Por uma necessária revisão da Súmula 377 do Supremo Tribunal Federal (STF)
Ainda atualmente, grande parte do regramento referente às relações familiares e afetivas é fruto de outro cenário social e jurídico e que não se coaduna com os valores de liberdade, e, por conseguinte de autonomia, positivados no texto constitucional de 1988, resultando numa intromissão indevida e injustificada nos arranjos patrimoniais familiares.
Nesse sentido, analisemos a súmula vinculante 377 do Supremo Tribunal Federal (STF) que dispõe que “No regime de separação legal de bens, comunicam-se os adquiridos na constância do casamento”. Porquanto, tal súmula descaracteriza o regime de separação legal (equiparando-o ao regime de comunhão parcial) e “exige”[1] um esforço conjunto dos cônjuges na aquisição dos bens na constância do matrimônio.
Recentemente, em sede de Recurso Administrativo (nº 1065469-74.2017.8.26.0100), a Corregedoria Geral de Justiça do Tribunal de Justiça de São Paulo (TJ-SP), afastou a aplicação de tal entendimento sumulado. Desse modo, admitiu a habilitação para casamento com adoção de regime de separação universal de bens, prevalecendo o pacto antenupcial que estipulava a incomunicabilidade absoluta de aquestos.
A Súmula 377 foi editada tendo por base o artigo 259 do Código Civil de 1916, o qual previa que “Embora o regime não seja o da comunhão de bens, prevalecerão, no silêncio do contrato, os princípios dela, quanto à comunicação dos adquiridos na constância do casamento”[2] e que não encontra semelhante no Código Civil de 2002. Parte da doutrina entende que por esse motivo a referida súmula estaria superada após a entrada em vigor do atual Código Civil e não se aplicaria aos casamentos posteriores a 11 de janeiro de 2003. Além disso, na hipótese de comprovado esforço comum na constituição do patrimônio a respectiva partilha seria justificada pela constituição de uma sociedade de fato e não pela meação.
Conclui-se pela necessária revogação da súmula 377 e pelo reconhecimento de que, salvo em determinadas hipóteses excepcionais, caberá aos nubentes a livre determinação quanto ao regime patrimonial do matrimônio (comunhão parcial de bens; comunhão universal de bens; separação absoluta; participação final nos aquestos; dentre outros)[3].
[1] Observe-se que há forte divergência jurisprudencial se tal esforço conjunto pode ser presumido ou se exige comprovação no curso do processo de partilha.

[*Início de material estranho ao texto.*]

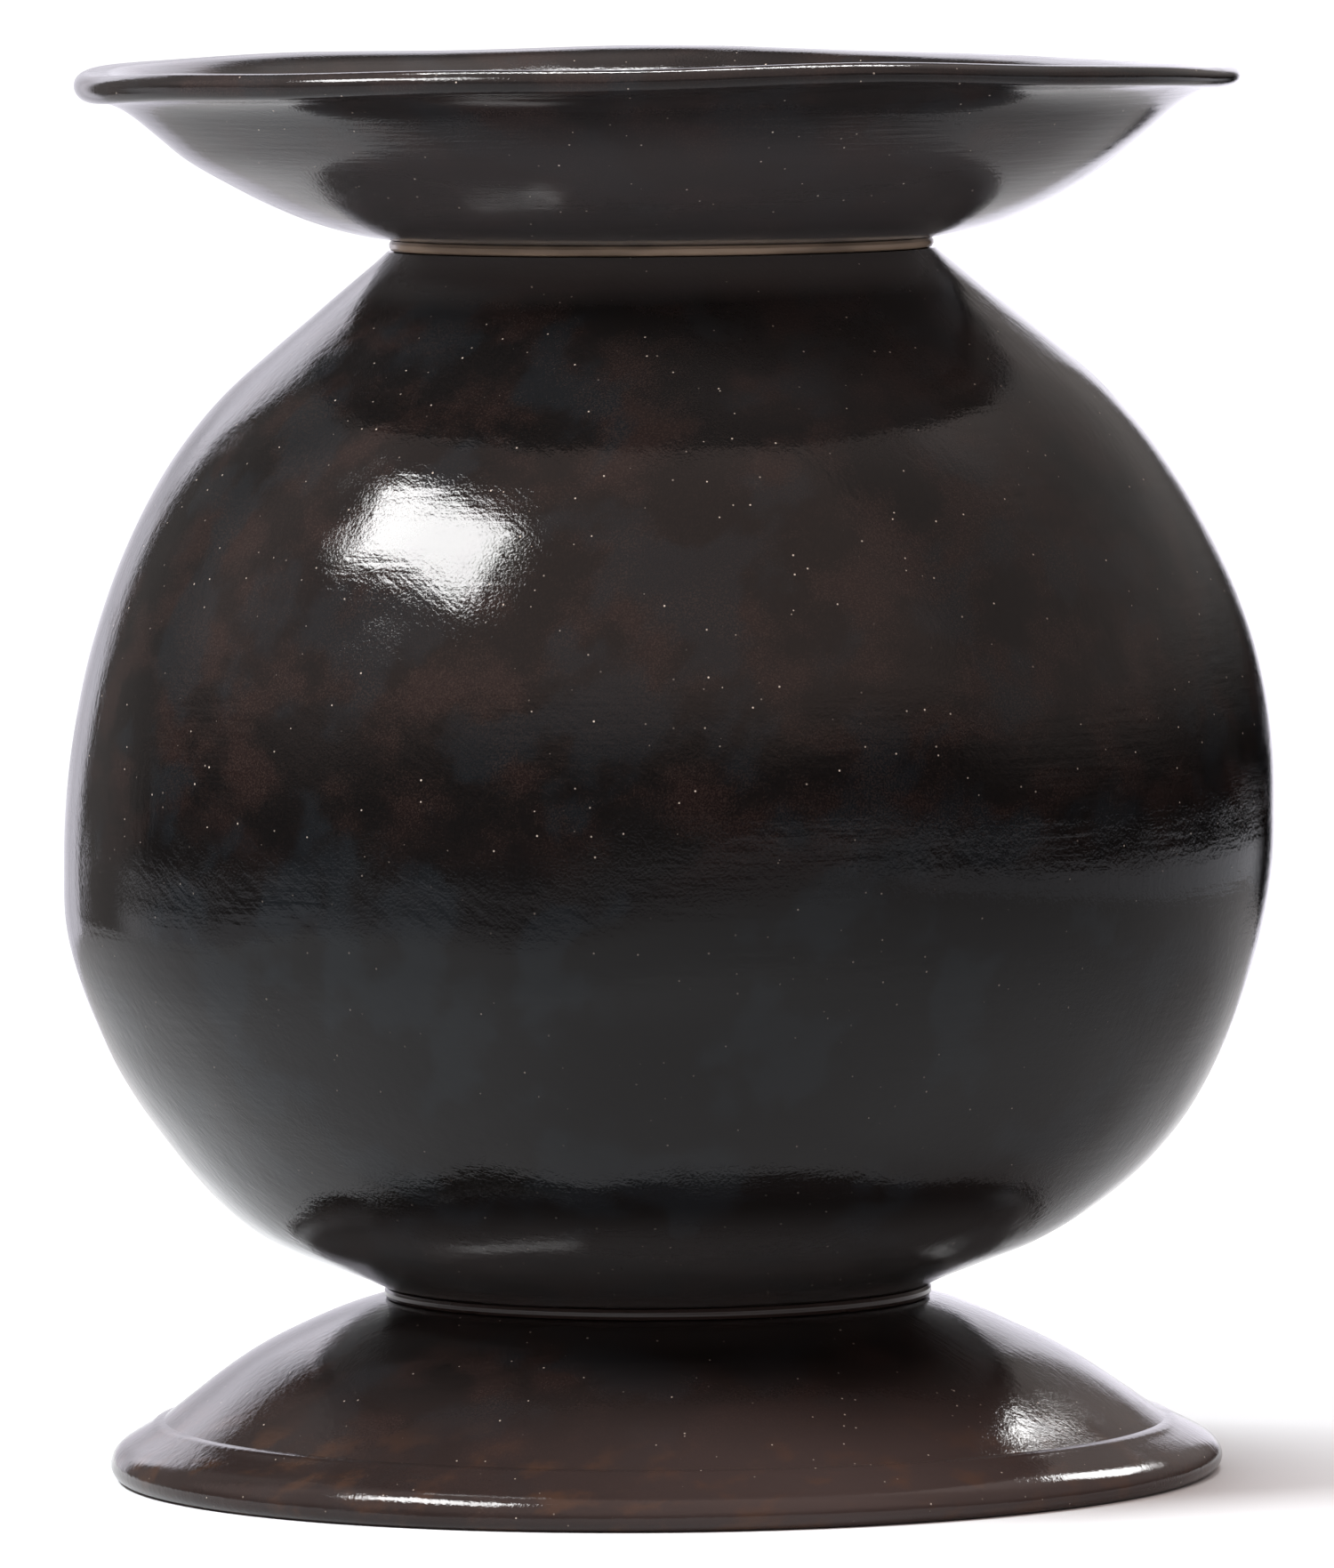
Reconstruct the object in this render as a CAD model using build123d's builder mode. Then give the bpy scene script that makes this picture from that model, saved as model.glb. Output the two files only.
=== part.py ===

Exigindo a comprovação do esforço comum para a comunhão dos aquestos: STJ, REsp nº 646.259/RS, 4º T, Rel. Min. Luís Felipe Salomão, julgado em 22/06/2010. Em sentido contrário: STJ, Agravo Regimental no REsp nº 1008684, 4° T, Rel. Min, Antônio Carlos Ferreira, julgado em 24/04/2012.
[2] Prevalece o entendimento de que mesmo com a revogação do referido dispositivo a Súmula mantém suas condições de validade e eficácia. Nesse sentido: REsp 1689152/SC, rel. ministro Luis Felipe Salomão, 4ª Turma, julgado em 24/10/2017, DJe 22/11/2017.
[3] Cumpre mencionar que alguns defensores da validade da Súmula 377 argumentam que ela constituiria um importante mecanismo de correção da separação obrigatória em virtude do critério etário, evitando o enriquecimento sem causa de um dos cônjuges. Com todo respeito a este posicionamento, e concordando com a institucionalidade de referida hipótese legal de separação obrigação de bens, entendo que ele é injustificado e sob o propósito de promover um valor jurídico (a autonomia, no contexto das pessoas maiores de setenta anos), coloca em xeque o mesmo valor jurídico na hipótese das demais pessoas que desejam optar pelo regime de separação de bens.